Para Oliveira, uma vitória republicana pode fazer com que haja uma regressão na postura de aproximação entre Estados Unidos e Cuba. “Como já aconteceu na história: desde 1962 houve momentos de flexibilização ou radicalização dos embargos. Uma ratificação no Congresso consolida a mudança nessa relação e o fim do embargo. Obama precisa conseguir essa aprovação no legislativo e aí sim ele deixará um legado permanente e muito importante de um estadista moderado”.

Na avaliação de Pecequilo, a reversão dessa postura de Obama ficaria mais difícil para seus opositores caso o atual presidente conquiste vitórias diplomáticas significativas. “Ele precisa conseguir a retirada de Cuba da lista de países que apóiam o terrorismo, acho que isso seria um primeiro passo. Depois que esse passo for alcançado, temos a possibilidade da reabertura da embaixada norteamericana em Cuba”, explana.

A pesquisadora acredita que a abertura da embaixada trará novas oportunidades de negócios para os americanos e levará a uma flexibilização do embargo. “Se essas duas coisas acontecerem, talvez o legado do Obama não possa ser tão facilmente desconstruído assim. A sinalização é de que o embargo será a última etapa”.
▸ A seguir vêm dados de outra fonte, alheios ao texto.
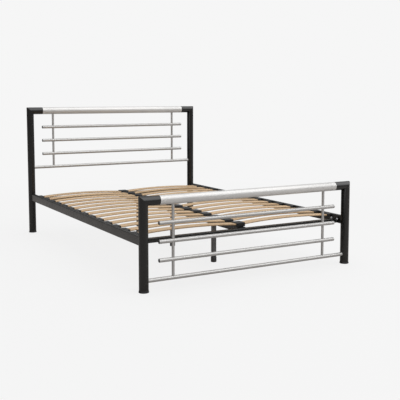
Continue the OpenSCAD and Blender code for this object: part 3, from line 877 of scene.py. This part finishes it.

Mais que bilateral. De acordo com Pecequilo, o efeito do reestabelecimento dos laços entre Cuba e EUA será sentido também em toda a região e no restante do mundo. Na América Latina, enfraquece o antiamericanismo, retirando um elemento de crítica à agenda externa norteamericana. “Ao mesmo tempo em que abre oportunidades de negócios, é preocupante porque significa que os Estados Unidos talvez queiram imprimir o ritmo deles para as Américas, quebrando os processos de integração regional. Seria uma reafirmação de força americana”, reflete a especialista em ciência política. “Para o resto do mundo, é algo muito mais simbólico, porque parece que enterramos a última peça da Guerra Fria”.